Quote the lines that run from the line containing "Recreate this object" down to the line containing "glide ring below.". Include both of those lines, reproduce each exactly, and omit everything else.

Data lines:
-- start --
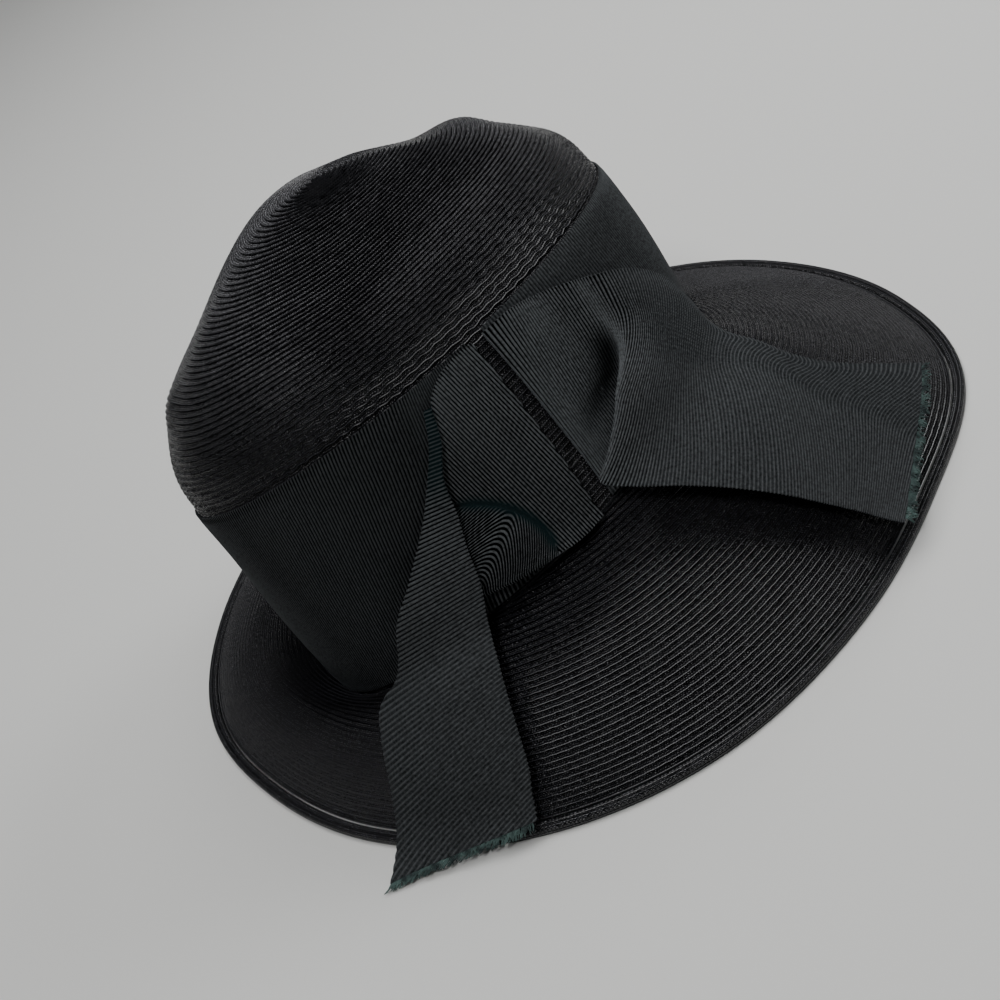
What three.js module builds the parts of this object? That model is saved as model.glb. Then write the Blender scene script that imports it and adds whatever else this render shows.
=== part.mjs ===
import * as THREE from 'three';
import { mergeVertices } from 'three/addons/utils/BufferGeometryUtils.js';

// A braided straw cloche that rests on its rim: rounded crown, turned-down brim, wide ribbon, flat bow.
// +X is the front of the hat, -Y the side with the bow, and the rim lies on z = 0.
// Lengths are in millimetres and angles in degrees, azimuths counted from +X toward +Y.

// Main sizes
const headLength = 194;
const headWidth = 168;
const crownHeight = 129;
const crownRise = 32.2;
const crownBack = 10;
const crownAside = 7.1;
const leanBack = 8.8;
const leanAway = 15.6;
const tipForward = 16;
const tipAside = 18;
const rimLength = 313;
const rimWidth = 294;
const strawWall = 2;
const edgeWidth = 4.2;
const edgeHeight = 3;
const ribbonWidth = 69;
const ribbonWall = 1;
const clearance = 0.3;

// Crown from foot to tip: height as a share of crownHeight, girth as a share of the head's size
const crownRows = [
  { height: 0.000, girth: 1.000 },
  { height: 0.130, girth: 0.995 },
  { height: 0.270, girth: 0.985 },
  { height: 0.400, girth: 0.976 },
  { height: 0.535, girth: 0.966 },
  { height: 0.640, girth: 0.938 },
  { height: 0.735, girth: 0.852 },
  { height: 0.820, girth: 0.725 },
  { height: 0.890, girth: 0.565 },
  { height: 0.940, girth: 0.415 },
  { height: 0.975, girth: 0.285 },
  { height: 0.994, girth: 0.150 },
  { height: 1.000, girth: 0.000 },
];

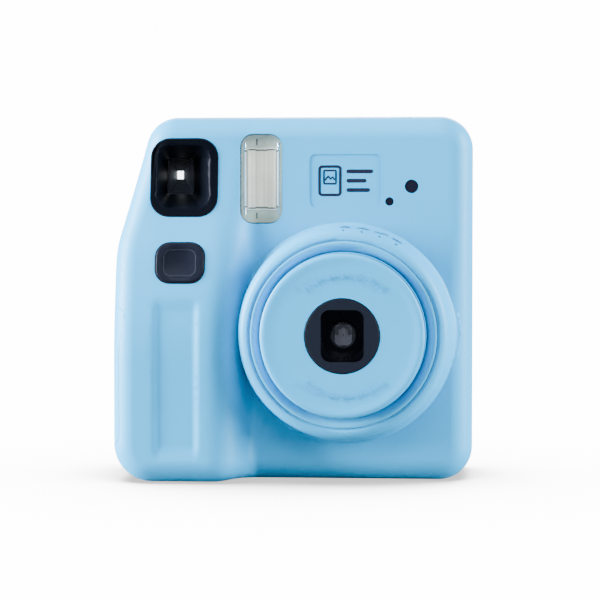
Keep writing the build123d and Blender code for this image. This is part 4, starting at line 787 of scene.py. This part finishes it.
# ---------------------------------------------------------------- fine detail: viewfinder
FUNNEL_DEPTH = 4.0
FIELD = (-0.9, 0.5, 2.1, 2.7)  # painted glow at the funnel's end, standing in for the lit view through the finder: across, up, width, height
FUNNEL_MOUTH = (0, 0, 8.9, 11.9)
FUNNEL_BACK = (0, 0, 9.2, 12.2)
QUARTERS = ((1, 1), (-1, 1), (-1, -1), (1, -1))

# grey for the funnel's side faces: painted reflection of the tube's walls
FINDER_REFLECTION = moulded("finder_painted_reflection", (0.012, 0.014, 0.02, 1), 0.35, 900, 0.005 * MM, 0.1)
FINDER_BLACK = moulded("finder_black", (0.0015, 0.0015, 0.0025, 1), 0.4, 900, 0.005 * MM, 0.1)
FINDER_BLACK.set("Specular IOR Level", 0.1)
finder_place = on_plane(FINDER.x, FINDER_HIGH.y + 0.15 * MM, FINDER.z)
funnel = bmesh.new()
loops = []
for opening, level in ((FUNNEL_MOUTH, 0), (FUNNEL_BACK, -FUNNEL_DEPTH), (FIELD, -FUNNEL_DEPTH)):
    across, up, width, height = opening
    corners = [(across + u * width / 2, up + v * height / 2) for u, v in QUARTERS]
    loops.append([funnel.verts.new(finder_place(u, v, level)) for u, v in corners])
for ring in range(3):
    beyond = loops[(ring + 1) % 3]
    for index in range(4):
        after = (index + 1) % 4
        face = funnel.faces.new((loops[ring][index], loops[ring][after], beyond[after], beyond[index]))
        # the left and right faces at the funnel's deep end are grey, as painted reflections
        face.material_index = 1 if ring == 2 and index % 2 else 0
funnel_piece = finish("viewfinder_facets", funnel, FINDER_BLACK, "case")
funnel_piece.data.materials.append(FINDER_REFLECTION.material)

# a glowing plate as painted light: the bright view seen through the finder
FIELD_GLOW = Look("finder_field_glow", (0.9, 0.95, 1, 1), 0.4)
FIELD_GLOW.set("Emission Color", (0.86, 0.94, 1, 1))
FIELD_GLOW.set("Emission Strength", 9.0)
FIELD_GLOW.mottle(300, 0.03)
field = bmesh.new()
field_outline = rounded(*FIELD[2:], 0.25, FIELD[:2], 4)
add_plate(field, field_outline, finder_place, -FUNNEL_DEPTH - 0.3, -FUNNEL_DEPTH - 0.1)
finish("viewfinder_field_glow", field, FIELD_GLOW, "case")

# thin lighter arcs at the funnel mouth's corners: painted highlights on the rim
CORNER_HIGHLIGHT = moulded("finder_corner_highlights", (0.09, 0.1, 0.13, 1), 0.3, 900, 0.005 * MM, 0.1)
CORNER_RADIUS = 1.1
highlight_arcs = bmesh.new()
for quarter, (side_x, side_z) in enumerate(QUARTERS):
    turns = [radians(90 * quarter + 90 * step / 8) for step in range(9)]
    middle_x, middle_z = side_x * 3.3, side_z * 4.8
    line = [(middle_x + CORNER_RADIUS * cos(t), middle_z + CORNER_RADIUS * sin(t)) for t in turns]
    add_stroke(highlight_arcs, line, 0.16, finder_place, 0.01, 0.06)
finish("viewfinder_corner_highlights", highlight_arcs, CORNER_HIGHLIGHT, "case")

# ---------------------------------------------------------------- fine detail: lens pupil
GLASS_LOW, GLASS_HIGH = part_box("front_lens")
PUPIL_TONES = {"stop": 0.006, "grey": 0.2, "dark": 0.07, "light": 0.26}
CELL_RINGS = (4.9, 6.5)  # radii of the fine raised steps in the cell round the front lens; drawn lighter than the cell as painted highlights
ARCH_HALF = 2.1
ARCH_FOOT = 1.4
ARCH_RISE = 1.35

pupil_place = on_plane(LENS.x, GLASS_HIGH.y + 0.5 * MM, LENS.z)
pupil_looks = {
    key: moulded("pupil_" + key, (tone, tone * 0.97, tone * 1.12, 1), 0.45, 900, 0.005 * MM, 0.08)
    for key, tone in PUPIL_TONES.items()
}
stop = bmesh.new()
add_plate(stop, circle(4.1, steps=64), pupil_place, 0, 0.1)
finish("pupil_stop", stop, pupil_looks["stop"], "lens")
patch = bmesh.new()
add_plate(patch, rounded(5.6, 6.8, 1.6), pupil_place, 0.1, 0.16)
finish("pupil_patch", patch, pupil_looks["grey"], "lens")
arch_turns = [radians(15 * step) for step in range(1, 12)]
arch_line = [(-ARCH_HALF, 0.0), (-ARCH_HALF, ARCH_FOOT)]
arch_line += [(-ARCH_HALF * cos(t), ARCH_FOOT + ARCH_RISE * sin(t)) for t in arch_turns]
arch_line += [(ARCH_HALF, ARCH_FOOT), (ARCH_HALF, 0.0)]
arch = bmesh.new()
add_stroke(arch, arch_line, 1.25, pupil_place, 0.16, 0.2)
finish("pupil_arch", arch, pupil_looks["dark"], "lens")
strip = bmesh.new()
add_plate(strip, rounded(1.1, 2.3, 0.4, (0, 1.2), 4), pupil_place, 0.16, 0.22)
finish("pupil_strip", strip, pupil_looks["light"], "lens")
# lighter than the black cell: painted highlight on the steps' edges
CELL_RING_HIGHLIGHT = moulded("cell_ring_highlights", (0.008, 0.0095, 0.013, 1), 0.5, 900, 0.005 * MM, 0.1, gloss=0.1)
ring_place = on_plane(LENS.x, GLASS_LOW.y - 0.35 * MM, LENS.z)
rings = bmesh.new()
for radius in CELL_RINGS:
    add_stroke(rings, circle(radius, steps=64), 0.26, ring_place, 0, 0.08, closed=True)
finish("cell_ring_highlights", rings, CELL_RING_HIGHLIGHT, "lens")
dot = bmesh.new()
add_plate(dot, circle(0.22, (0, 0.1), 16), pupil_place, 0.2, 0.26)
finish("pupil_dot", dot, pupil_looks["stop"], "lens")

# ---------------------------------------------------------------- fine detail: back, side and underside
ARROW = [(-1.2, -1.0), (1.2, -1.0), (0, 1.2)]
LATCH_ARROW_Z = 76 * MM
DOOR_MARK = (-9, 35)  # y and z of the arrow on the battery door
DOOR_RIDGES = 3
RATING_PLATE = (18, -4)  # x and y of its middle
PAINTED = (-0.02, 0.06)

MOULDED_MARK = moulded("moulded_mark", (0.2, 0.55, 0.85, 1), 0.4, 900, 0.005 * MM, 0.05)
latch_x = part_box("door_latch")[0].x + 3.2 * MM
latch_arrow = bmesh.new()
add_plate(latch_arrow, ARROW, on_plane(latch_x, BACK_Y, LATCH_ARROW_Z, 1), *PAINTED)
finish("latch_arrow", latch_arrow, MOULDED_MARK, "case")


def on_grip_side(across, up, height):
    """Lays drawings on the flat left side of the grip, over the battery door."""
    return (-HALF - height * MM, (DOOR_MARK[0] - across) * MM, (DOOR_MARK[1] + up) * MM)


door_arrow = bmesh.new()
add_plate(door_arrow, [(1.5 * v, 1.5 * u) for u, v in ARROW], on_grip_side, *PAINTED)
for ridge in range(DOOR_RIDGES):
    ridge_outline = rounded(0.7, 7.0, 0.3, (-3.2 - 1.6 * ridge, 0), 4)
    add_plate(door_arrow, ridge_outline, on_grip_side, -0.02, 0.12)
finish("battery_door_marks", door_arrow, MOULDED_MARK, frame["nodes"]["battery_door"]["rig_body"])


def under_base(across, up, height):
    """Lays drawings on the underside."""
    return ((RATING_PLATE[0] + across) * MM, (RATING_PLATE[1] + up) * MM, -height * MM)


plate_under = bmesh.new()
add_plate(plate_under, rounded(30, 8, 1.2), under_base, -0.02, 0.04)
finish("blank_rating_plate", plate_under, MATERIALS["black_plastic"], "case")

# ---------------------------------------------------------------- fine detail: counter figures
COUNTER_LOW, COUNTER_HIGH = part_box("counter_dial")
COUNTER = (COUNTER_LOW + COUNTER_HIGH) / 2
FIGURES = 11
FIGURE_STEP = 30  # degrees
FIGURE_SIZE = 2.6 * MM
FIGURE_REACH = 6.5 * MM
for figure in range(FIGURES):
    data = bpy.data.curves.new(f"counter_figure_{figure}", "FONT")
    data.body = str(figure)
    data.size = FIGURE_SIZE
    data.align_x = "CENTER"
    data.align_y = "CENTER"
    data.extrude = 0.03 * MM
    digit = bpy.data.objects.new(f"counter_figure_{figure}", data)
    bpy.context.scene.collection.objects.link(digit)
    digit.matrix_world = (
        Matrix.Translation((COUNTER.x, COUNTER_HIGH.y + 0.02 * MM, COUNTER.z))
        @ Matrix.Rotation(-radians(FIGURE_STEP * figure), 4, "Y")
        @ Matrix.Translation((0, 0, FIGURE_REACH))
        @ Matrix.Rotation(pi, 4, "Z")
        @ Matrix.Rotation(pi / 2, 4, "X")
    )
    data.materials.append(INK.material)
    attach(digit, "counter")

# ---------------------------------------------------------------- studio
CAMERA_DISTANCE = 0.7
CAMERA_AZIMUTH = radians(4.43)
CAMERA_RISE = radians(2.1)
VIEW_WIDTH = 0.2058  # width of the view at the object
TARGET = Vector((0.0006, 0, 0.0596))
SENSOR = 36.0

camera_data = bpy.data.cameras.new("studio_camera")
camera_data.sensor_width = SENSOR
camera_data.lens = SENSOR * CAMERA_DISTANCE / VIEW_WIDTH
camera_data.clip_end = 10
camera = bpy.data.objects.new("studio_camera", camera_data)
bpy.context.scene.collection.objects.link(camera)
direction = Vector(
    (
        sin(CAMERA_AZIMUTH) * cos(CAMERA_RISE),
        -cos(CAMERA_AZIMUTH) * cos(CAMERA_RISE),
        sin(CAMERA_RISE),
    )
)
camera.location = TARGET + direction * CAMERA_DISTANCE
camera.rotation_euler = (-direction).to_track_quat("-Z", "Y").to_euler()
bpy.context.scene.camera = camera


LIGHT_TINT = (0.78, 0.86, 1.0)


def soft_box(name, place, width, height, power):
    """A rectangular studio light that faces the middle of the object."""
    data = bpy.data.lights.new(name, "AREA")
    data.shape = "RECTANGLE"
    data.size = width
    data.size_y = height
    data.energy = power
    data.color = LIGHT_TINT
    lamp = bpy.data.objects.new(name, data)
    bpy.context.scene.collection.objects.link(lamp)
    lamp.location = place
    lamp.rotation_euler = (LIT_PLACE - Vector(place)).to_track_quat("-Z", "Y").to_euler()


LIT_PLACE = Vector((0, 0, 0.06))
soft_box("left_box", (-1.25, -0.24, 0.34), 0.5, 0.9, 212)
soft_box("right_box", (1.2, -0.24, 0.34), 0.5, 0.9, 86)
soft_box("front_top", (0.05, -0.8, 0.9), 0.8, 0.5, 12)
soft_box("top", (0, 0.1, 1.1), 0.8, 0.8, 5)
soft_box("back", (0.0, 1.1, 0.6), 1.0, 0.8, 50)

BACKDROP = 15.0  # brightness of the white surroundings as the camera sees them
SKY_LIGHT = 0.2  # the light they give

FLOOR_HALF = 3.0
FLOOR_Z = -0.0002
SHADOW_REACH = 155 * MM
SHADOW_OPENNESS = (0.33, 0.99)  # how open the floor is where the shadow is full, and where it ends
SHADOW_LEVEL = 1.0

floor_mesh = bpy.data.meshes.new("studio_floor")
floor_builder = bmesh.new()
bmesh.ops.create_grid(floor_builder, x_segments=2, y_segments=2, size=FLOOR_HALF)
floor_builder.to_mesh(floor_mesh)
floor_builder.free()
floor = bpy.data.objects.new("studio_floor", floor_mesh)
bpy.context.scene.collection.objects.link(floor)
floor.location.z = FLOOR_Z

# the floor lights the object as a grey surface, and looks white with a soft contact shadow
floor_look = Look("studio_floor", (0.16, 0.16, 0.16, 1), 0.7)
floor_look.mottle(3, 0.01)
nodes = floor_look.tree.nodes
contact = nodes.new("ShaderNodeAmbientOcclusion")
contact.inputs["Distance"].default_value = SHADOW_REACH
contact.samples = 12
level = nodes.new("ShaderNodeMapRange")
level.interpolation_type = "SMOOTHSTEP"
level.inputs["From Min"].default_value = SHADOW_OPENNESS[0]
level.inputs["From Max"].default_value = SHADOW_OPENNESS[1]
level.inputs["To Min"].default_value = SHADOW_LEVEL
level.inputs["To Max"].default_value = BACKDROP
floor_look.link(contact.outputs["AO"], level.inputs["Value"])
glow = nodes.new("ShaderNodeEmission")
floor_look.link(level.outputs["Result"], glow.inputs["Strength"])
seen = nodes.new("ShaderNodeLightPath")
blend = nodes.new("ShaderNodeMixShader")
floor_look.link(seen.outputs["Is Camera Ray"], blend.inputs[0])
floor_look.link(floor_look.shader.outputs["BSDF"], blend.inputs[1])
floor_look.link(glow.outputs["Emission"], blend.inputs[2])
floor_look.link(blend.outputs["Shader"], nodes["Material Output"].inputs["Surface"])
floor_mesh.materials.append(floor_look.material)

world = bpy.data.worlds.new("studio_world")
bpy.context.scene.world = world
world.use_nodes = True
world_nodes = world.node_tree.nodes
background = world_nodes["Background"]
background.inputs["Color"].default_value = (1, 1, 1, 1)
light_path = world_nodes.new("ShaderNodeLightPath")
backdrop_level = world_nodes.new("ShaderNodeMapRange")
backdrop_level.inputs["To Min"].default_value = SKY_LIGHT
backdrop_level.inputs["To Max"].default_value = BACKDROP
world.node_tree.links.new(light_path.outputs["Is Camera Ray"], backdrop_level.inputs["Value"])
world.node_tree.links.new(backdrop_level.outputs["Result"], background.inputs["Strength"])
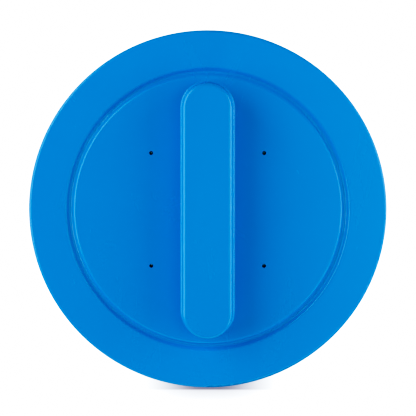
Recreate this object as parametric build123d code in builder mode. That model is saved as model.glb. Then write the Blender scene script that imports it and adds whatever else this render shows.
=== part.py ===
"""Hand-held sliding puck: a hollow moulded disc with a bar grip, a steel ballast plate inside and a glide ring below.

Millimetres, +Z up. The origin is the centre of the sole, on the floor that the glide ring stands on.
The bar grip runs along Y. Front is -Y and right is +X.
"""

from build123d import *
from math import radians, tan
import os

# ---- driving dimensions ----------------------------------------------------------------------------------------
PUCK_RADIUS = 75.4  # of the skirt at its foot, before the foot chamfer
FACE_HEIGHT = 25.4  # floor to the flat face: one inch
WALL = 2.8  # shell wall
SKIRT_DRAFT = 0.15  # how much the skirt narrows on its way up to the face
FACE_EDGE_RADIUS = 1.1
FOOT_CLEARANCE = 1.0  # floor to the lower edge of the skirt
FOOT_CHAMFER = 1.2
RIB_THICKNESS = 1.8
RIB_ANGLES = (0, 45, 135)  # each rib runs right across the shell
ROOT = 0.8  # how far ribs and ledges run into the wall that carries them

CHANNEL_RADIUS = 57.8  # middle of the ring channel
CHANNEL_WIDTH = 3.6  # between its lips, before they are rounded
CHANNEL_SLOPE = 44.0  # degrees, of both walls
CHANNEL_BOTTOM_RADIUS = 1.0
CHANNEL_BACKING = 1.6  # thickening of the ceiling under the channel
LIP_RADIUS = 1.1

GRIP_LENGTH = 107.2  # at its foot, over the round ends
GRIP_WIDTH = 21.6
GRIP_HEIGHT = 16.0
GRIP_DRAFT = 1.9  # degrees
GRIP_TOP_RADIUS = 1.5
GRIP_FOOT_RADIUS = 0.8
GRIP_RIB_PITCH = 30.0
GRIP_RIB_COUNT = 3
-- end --
Answer to the problem:
Recreate this object as parametric build123d code in builder mode. That model is saved as model.glb. Then write the Blender scene script that imports it and adds whatever else this render shows.
=== part.py ===
"""Hand-held sliding puck: a hollow moulded disc with a bar grip, a steel ballast plate inside and a glide ring below.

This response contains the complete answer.